RECORDS SUPPLIED

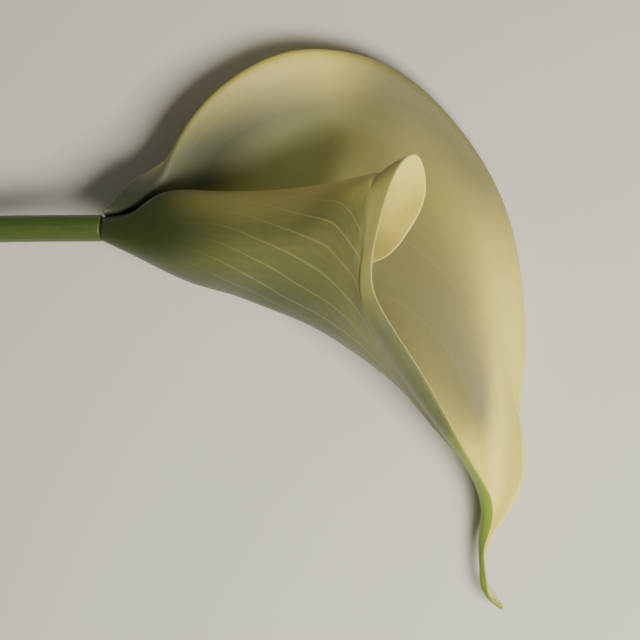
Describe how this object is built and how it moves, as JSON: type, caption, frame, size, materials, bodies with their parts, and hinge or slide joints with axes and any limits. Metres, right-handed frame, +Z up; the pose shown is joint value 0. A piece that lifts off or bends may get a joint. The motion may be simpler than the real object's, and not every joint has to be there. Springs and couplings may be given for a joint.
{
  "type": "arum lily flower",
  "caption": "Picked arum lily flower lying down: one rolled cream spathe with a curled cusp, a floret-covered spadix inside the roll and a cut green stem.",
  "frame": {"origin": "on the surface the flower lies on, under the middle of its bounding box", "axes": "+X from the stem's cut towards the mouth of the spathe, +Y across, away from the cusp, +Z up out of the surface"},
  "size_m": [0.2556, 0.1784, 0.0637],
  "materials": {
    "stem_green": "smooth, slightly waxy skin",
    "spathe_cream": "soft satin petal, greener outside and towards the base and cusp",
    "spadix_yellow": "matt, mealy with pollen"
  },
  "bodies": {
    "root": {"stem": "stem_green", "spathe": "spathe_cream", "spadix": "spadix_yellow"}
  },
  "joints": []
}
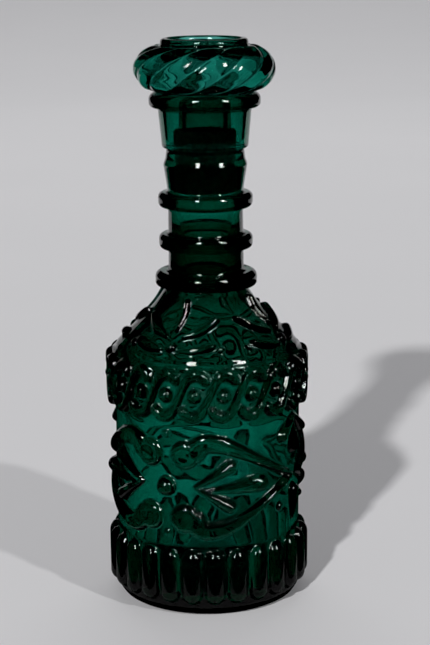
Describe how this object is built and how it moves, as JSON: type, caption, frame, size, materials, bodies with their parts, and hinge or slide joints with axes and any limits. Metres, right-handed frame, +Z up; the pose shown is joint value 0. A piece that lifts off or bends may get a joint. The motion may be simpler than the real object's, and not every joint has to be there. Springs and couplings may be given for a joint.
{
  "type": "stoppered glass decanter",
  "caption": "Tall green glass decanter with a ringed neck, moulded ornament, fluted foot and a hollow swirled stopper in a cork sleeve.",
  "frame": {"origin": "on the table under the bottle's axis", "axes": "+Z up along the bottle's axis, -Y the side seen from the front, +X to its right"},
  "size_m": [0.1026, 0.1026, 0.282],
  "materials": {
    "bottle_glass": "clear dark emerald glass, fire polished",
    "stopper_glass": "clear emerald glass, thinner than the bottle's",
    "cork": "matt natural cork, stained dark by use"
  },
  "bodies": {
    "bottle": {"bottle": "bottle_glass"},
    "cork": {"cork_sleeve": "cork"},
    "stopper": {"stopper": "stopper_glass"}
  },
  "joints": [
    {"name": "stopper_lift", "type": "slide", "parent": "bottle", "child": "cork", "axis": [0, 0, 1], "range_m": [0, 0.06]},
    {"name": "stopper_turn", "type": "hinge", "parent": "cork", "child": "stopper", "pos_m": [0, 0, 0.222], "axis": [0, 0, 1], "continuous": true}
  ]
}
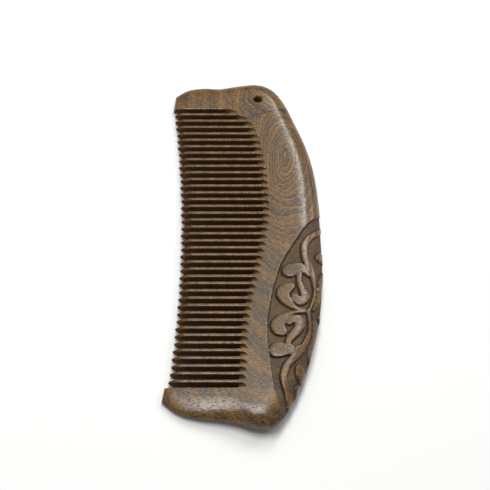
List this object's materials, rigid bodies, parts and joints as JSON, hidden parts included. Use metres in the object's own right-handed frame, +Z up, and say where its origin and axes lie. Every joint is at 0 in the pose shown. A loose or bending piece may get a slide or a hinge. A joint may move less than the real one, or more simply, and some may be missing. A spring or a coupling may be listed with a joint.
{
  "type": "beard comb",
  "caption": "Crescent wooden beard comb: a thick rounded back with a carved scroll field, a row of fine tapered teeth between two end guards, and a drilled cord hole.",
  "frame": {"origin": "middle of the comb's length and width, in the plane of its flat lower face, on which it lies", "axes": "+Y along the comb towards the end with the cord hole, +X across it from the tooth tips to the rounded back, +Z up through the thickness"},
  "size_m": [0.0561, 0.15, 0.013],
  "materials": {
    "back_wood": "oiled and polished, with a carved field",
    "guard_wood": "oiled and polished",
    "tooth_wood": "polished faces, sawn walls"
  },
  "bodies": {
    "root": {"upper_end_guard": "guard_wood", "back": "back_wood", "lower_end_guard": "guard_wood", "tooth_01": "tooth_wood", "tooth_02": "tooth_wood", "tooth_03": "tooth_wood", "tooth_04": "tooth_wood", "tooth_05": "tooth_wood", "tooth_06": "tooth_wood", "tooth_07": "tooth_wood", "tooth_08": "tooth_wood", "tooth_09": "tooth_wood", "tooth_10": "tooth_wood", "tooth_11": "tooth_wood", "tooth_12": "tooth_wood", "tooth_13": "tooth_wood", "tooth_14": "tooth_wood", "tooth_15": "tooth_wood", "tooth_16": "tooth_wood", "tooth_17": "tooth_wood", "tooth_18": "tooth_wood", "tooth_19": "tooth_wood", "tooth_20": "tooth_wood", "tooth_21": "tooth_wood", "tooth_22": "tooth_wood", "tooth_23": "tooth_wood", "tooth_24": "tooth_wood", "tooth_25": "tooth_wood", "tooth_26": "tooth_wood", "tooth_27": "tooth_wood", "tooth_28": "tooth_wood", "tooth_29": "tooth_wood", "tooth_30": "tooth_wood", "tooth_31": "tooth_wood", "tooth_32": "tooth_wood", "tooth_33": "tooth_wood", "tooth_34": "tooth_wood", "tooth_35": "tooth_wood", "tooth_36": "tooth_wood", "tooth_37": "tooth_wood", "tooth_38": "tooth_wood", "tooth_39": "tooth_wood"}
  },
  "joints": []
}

PROBLEM
Give the records above again, word for word.

RESPONSE FOR THIS EXERCISE
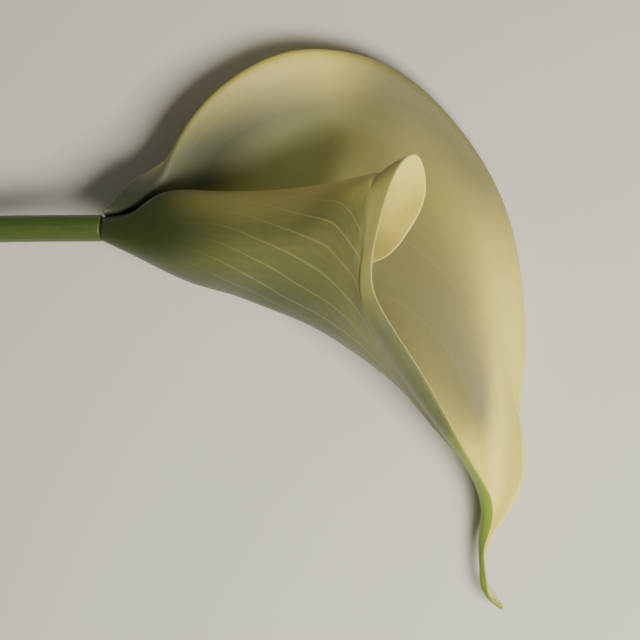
Describe how this object is built and how it moves, as JSON: type, caption, frame, size, materials, bodies with their parts, and hinge or slide joints with axes and any limits. Metres, right-handed frame, +Z up; the pose shown is joint value 0. A piece that lifts off or bends may get a joint. The motion may be simpler than the real object's, and not every joint has to be there. Springs and couplings may be given for a joint.
{
  "type": "arum lily flower",
  "caption": "Picked arum lily flower lying down: one rolled cream spathe with a curled cusp, a floret-covered spadix inside the roll and a cut green stem.",
  "frame": {"origin": "on the surface the flower lies on, under the middle of its bounding box", "axes": "+X from the stem's cut towards the mouth of the spathe, +Y across, away from the cusp, +Z up out of the surface"},
  "size_m": [0.2556, 0.1784, 0.0637],
  "materials": {
    "stem_green": "smooth, slightly waxy skin",
    "spathe_cream": "soft satin petal, greener outside and towards the base and cusp",
    "spadix_yellow": "matt, mealy with pollen"
  },
  "bodies": {
    "root": {"stem": "stem_green", "spathe": "spathe_cream", "spadix": "spadix_yellow"}
  },
  "joints": []
}
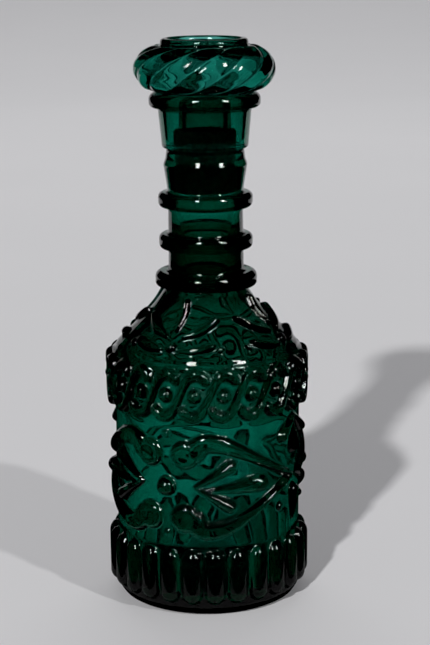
Describe how this object is built and how it moves, as JSON: type, caption, frame, size, materials, bodies with their parts, and hinge or slide joints with axes and any limits. Metres, right-handed frame, +Z up; the pose shown is joint value 0. A piece that lifts off or bends may get a joint. The motion may be simpler than the real object's, and not every joint has to be there. Springs and couplings may be given for a joint.
{
  "type": "stoppered glass decanter",
  "caption": "Tall green glass decanter with a ringed neck, moulded ornament, fluted foot and a hollow swirled stopper in a cork sleeve.",
  "frame": {"origin": "on the table under the bottle's axis", "axes": "+Z up along the bottle's axis, -Y the side seen from the front, +X to its right"},
  "size_m": [0.1026, 0.1026, 0.282],
  "materials": {
    "bottle_glass": "clear dark emerald glass, fire polished",
    "stopper_glass": "clear emerald glass, thinner than the bottle's",
    "cork": "matt natural cork, stained dark by use"
  },
  "bodies": {
    "bottle": {"bottle": "bottle_glass"},
    "cork": {"cork_sleeve": "cork"},
    "stopper": {"stopper": "stopper_glass"}
  },
  "joints": [
    {"name": "stopper_lift", "type": "slide", "parent": "bottle", "child": "cork", "axis": [0, 0, 1], "range_m": [0, 0.06]},
    {"name": "stopper_turn", "type": "hinge", "parent": "cork", "child": "stopper", "pos_m": [0, 0, 0.222], "axis": [0, 0, 1], "continuous": true}
  ]
}
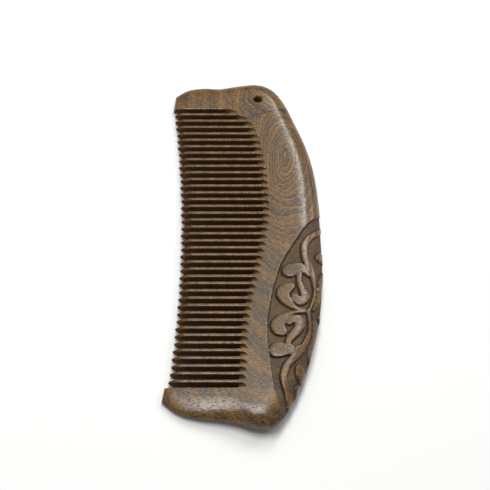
List this object's materials, rigid bodies, parts and joints as JSON, hidden parts included. Use metres in the object's own right-handed frame, +Z up, and say where its origin and axes lie. Every joint is at 0 in the pose shown. A loose or bending piece may get a slide or a hinge. A joint may move less than the real one, or more simply, and some may be missing. A spring or a coupling may be listed with a joint.
{
  "type": "beard comb",
  "caption": "Crescent wooden beard comb: a thick rounded back with a carved scroll field, a row of fine tapered teeth between two end guards, and a drilled cord hole.",
  "frame": {"origin": "middle of the comb's length and width, in the plane of its flat lower face, on which it lies", "axes": "+Y along the comb towards the end with the cord hole, +X across it from the tooth tips to the rounded back, +Z up through the thickness"},
  "size_m": [0.0561, 0.15, 0.013],
  "materials": {
    "back_wood": "oiled and polished, with a carved field",
    "guard_wood": "oiled and polished",
    "tooth_wood": "polished faces, sawn walls"
  },
  "bodies": {
    "root": {"upper_end_guard": "guard_wood", "back": "back_wood", "lower_end_guard": "guard_wood", "tooth_01": "tooth_wood", "tooth_02": "tooth_wood", "tooth_03": "tooth_wood", "tooth_04": "tooth_wood", "tooth_05": "tooth_wood", "tooth_06": "tooth_wood", "tooth_07": "tooth_wood", "tooth_08": "tooth_wood", "tooth_09": "tooth_wood", "tooth_10": "tooth_wood", "tooth_11": "tooth_wood", "tooth_12": "tooth_wood", "tooth_13": "tooth_wood", "tooth_14": "tooth_wood", "tooth_15": "tooth_wood", "tooth_16": "tooth_wood", "tooth_17": "tooth_wood", "tooth_18": "tooth_wood", "tooth_19": "tooth_wood", "tooth_20": "tooth_wood", "tooth_21": "tooth_wood", "tooth_22": "tooth_wood", "tooth_23": "tooth_wood", "tooth_24": "tooth_wood", "tooth_25": "tooth_wood", "tooth_26": "tooth_wood", "tooth_27": "tooth_wood", "tooth_28": "tooth_wood", "tooth_29": "tooth_wood", "tooth_30": "tooth_wood", "tooth_31": "tooth_wood", "tooth_32": "tooth_wood", "tooth_33": "tooth_wood", "tooth_34": "tooth_wood", "tooth_35": "tooth_wood", "tooth_36": "tooth_wood", "tooth_37": "tooth_wood", "tooth_38": "tooth_wood", "tooth_39": "tooth_wood"}
  },
  "joints": []
}